→ EXTRACTED DATA
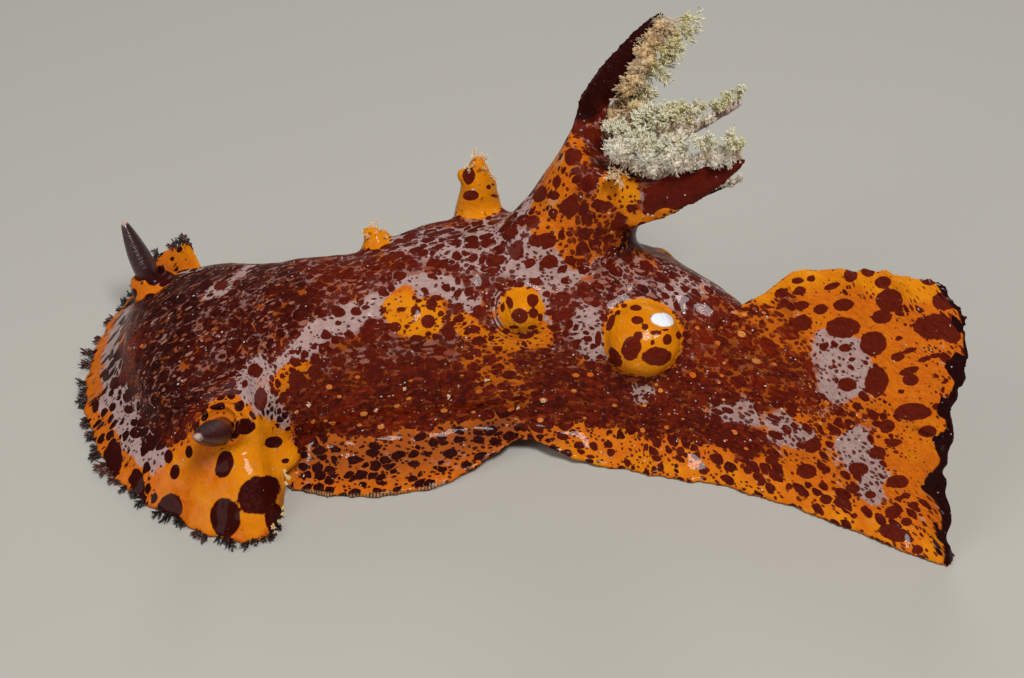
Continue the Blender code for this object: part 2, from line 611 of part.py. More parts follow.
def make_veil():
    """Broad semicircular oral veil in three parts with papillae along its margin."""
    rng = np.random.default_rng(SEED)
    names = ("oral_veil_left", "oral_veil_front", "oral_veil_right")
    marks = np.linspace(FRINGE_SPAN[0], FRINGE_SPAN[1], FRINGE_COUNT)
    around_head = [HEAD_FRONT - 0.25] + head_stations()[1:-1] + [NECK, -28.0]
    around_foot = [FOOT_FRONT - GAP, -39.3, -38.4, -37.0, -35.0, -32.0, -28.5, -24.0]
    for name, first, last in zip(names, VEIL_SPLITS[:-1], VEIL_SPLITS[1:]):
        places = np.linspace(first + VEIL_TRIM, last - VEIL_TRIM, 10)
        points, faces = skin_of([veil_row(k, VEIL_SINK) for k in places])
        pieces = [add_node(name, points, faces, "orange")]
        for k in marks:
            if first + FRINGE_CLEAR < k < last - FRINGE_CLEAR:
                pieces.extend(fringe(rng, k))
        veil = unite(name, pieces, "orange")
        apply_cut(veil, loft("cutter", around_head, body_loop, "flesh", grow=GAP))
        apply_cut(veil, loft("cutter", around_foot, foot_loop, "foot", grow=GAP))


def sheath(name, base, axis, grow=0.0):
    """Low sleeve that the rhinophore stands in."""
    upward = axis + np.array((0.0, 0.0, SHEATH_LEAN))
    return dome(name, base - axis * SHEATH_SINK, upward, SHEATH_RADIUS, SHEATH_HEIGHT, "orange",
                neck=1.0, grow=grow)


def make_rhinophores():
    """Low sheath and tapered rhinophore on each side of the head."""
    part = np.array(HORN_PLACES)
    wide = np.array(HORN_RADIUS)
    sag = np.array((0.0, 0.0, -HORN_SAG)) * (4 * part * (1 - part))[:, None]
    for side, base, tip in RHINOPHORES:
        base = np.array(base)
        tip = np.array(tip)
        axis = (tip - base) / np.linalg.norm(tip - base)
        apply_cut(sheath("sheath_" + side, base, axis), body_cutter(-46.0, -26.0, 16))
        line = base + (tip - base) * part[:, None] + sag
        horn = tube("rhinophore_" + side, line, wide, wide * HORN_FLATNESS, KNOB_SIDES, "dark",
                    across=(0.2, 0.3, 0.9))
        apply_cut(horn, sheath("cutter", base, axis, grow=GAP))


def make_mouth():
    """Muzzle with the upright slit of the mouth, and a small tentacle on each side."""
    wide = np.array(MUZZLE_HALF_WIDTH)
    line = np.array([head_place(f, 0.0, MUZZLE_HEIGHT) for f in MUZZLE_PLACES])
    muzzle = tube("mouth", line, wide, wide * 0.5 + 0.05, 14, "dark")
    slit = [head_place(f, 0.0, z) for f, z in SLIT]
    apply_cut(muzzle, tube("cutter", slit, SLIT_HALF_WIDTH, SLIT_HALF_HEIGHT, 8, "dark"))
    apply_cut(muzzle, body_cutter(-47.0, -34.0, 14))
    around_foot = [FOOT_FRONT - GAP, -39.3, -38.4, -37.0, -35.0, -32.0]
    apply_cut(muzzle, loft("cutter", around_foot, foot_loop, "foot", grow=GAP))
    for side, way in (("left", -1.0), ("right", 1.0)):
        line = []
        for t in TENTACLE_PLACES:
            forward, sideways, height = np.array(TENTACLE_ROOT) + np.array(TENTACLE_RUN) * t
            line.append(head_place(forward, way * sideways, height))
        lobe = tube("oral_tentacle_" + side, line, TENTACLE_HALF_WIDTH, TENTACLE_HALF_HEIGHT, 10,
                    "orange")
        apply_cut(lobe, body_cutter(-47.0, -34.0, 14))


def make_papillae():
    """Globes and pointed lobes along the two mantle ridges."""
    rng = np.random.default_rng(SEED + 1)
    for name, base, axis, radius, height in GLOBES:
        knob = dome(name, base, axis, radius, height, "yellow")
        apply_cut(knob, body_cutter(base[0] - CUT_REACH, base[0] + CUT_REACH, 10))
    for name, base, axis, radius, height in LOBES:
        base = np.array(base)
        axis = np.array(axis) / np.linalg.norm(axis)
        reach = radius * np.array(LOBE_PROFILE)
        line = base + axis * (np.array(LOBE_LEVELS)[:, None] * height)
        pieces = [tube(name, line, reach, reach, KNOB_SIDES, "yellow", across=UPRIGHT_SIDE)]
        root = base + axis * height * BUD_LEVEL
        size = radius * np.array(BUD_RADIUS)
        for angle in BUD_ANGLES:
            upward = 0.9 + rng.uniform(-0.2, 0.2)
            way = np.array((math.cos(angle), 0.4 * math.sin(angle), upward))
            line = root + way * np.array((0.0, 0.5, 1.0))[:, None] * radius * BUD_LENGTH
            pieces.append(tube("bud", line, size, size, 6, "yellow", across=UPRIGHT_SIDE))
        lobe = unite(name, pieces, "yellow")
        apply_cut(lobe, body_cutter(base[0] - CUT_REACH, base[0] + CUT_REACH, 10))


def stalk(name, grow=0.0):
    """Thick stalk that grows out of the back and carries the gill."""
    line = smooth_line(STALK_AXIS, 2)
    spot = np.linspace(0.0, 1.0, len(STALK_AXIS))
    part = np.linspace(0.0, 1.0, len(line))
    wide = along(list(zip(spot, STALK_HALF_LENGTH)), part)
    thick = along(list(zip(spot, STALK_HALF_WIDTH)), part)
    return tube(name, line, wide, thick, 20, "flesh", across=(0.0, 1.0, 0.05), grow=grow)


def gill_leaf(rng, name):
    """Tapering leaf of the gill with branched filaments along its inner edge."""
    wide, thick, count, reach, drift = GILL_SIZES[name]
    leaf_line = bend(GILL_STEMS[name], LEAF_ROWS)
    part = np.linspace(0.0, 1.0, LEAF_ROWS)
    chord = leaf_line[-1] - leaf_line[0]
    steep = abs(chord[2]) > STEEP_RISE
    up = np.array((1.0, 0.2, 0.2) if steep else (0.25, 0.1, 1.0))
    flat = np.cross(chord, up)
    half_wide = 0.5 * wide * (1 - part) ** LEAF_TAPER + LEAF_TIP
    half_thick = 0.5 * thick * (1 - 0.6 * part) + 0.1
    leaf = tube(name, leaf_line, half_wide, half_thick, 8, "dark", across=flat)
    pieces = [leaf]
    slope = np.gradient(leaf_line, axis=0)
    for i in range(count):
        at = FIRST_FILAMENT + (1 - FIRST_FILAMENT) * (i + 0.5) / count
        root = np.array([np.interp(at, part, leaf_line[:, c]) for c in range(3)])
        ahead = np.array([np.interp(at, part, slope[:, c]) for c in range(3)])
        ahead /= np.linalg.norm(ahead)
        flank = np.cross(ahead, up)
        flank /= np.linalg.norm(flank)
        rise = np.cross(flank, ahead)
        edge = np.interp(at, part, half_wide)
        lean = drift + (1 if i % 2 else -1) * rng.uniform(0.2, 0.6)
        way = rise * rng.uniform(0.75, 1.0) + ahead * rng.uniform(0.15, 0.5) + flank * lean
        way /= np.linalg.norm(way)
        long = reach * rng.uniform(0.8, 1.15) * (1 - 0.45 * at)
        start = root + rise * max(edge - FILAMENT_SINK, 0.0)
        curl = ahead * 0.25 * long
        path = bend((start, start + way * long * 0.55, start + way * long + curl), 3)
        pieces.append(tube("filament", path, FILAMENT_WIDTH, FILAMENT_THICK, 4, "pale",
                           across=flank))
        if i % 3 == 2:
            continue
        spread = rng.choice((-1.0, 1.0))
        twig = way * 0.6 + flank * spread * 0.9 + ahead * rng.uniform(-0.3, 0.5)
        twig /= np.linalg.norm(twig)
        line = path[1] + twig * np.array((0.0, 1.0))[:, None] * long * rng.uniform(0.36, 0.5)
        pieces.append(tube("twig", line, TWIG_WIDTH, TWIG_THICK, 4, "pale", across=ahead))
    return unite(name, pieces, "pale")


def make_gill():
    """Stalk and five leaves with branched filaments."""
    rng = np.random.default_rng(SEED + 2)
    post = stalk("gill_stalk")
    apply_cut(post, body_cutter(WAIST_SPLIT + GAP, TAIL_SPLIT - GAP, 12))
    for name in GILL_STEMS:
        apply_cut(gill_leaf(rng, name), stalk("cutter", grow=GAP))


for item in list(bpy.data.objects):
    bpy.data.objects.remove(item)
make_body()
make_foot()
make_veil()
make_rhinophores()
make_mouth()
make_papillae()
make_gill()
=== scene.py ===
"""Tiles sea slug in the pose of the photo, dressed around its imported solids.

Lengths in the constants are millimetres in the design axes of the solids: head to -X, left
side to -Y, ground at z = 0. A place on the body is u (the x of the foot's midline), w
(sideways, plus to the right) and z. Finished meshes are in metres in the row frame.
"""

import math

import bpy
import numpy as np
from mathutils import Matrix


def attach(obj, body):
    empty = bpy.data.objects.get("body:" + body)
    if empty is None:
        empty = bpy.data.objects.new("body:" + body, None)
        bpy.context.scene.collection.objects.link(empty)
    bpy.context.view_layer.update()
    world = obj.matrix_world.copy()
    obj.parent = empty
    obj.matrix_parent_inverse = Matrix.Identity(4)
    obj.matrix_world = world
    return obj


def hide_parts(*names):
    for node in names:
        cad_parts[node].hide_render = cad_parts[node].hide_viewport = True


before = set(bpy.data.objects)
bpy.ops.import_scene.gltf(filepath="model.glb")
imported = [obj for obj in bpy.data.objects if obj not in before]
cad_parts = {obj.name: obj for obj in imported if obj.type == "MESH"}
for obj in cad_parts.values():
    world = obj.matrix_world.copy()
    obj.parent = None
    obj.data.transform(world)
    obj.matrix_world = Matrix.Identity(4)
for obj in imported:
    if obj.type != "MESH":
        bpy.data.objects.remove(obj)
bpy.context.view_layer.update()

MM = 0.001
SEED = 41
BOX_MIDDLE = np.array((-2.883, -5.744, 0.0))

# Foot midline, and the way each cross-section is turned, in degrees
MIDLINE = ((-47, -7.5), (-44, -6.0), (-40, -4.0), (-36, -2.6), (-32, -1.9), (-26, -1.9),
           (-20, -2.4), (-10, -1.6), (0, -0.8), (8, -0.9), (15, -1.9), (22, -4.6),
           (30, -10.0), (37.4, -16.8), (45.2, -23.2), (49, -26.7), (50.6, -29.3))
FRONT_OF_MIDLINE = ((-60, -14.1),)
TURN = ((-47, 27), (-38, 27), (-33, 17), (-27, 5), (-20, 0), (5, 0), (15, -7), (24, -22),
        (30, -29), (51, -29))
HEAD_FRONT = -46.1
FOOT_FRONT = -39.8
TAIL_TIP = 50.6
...
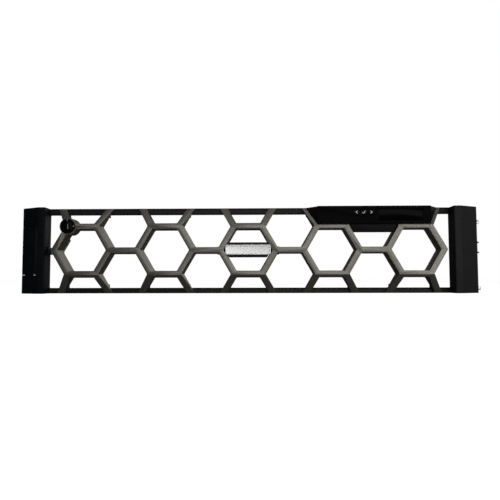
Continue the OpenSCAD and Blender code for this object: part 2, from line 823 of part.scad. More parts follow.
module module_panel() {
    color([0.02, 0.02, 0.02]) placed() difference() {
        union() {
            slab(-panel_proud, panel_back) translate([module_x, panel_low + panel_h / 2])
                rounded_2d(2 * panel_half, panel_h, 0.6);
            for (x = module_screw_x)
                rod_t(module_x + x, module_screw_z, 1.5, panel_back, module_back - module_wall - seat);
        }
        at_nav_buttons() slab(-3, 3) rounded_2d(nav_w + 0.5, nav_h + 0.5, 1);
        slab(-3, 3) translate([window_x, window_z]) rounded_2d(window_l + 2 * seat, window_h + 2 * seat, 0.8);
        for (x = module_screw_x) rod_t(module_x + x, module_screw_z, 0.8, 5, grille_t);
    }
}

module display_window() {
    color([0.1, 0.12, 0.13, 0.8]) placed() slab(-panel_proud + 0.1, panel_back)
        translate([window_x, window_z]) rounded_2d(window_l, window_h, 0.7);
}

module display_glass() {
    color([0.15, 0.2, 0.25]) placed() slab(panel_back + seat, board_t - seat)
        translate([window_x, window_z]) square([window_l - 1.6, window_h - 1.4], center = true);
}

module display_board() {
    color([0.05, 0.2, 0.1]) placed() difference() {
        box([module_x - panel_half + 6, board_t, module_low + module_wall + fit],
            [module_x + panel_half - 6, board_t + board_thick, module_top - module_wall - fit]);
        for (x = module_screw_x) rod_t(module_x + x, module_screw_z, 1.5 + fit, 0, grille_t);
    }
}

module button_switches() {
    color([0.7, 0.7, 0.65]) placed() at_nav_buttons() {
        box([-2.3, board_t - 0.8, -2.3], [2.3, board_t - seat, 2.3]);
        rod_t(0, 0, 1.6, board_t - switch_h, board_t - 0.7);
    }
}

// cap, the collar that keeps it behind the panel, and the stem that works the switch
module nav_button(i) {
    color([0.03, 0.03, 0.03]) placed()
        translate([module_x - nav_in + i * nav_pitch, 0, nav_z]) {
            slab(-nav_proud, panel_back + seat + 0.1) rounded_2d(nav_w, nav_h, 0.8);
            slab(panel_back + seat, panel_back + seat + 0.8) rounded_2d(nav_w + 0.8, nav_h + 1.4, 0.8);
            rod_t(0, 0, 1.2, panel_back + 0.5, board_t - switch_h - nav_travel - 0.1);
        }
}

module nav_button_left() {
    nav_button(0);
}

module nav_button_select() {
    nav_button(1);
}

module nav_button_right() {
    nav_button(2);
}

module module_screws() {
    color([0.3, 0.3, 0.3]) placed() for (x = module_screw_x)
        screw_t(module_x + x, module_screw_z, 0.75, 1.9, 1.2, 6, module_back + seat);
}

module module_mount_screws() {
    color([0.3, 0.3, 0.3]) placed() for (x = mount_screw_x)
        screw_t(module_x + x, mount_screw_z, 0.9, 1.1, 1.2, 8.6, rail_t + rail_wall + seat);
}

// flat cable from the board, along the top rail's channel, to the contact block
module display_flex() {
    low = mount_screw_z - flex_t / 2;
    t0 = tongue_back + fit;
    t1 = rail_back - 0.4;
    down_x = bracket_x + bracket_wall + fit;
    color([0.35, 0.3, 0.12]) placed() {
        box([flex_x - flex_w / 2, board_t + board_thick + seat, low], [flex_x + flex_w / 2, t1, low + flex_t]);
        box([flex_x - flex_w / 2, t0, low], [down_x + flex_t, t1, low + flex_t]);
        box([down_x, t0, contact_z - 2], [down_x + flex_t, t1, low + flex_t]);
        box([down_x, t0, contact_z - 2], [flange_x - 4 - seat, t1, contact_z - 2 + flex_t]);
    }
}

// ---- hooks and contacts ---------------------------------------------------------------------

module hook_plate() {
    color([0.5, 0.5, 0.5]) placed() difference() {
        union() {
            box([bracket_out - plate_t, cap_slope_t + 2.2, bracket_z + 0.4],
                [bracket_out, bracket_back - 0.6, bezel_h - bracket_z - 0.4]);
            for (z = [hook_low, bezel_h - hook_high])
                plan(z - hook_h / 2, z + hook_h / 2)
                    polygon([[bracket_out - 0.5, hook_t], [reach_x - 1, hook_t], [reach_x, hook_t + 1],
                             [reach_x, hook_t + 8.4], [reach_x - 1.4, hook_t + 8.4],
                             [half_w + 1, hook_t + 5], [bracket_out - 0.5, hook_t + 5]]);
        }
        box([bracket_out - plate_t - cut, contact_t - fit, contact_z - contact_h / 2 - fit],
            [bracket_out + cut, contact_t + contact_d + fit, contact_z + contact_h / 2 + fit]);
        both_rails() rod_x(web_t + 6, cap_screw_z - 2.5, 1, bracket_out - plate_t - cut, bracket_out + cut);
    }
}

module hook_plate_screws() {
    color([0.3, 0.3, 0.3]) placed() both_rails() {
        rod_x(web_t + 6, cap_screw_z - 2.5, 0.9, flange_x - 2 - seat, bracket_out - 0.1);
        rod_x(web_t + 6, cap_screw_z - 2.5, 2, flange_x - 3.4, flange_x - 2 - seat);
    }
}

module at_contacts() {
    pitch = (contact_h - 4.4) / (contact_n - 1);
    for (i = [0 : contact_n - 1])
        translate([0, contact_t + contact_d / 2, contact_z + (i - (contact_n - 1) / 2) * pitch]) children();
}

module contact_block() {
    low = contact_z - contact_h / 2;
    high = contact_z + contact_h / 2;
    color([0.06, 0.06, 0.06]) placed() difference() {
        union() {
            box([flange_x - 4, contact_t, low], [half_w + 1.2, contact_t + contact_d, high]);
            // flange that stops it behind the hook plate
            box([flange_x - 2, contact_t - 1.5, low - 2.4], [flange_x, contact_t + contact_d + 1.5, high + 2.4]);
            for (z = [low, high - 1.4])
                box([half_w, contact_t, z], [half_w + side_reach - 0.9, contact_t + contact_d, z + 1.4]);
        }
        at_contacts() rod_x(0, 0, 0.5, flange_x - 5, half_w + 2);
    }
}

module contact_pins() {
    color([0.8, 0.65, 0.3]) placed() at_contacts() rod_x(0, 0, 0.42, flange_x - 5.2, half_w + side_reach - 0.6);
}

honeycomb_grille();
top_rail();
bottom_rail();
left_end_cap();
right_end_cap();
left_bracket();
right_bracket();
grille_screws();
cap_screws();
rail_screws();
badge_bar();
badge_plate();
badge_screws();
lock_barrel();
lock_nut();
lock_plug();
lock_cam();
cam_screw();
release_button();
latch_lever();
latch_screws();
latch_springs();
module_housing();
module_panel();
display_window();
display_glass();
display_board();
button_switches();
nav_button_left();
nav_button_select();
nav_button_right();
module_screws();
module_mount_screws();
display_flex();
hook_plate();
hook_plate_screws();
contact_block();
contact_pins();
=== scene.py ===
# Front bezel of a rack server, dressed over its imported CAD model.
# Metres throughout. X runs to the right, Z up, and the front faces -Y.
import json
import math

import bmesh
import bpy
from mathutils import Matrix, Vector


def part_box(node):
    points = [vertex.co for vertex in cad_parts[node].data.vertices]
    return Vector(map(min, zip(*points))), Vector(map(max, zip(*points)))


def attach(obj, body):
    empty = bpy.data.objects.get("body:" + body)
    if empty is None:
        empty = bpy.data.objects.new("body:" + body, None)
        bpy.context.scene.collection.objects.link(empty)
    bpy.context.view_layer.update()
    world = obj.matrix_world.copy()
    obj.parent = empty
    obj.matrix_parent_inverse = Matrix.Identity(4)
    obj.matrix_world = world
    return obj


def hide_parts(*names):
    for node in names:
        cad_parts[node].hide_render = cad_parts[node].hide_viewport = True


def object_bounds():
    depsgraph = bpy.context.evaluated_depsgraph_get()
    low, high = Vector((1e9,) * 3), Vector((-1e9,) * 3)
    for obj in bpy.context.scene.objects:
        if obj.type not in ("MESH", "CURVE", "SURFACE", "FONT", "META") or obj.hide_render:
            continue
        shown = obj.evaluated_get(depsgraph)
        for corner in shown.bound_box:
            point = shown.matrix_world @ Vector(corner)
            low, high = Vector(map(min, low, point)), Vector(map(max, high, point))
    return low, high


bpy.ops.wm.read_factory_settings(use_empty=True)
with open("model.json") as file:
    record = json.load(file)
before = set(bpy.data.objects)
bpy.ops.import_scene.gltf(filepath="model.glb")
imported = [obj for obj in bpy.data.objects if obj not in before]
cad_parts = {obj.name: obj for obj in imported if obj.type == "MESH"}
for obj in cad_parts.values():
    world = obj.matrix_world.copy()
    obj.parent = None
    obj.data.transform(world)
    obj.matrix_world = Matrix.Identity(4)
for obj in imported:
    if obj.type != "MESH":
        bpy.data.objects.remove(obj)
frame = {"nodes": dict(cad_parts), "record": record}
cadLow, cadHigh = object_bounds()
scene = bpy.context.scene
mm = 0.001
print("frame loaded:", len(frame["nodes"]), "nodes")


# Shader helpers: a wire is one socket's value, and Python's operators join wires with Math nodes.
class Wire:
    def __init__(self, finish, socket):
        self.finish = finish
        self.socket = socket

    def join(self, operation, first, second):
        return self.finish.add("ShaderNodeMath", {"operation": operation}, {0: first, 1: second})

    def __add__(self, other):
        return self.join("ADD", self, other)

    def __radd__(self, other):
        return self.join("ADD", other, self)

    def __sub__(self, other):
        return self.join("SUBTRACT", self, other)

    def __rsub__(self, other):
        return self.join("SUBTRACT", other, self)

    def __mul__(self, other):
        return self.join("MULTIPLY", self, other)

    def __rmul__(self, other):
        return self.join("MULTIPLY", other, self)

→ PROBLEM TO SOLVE
Look through the entries above and quote exactly the lines from the line with "for item in" to the line with "BOX_MIDDLE = np.array((-2.883, -5.744, 0.0))", counting both of those lines.

→ WORKED ANSWER
for item in list(bpy.data.objects):
    bpy.data.objects.remove(item)
make_body()
make_foot()
make_veil()
make_rhinophores()
make_mouth()
make_papillae()
make_gill()
=== scene.py ===
"""Tiles sea slug in the pose of the photo, dressed around its imported solids.

Lengths in the constants are millimetres in the design axes of the solids: head to -X, left
side to -Y, ground at z = 0. A place on the body is u (the x of the foot's midline), w
(sideways, plus to the right) and z. Finished meshes are in metres in the row frame.
"""

import math

import bpy
import numpy as np
from mathutils import Matrix


def attach(obj, body):
    empty = bpy.data.objects.get("body:" + body)
    if empty is None:
        empty = bpy.data.objects.new("body:" + body, None)
        bpy.context.scene.collection.objects.link(empty)
    bpy.context.view_layer.update()
    world = obj.matrix_world.copy()
    obj.parent = empty
    obj.matrix_parent_inverse = Matrix.Identity(4)
    obj.matrix_world = world
    return obj


def hide_parts(*names):
    for node in names:
        cad_parts[node].hide_render = cad_parts[node].hide_viewport = True


before = set(bpy.data.objects)
bpy.ops.import_scene.gltf(filepath="model.glb")
imported = [obj for obj in bpy.data.objects if obj not in before]
cad_parts = {obj.name: obj for obj in imported if obj.type == "MESH"}
for obj in cad_parts.values():
    world = obj.matrix_world.copy()
    obj.parent = None
    obj.data.transform(world)
    obj.matrix_world = Matrix.Identity(4)
for obj in imported:
    if obj.type != "MESH":
        bpy.data.objects.remove(obj)
bpy.context.view_layer.update()

MM = 0.001
SEED = 41
BOX_MIDDLE = np.array((-2.883, -5.744, 0.0))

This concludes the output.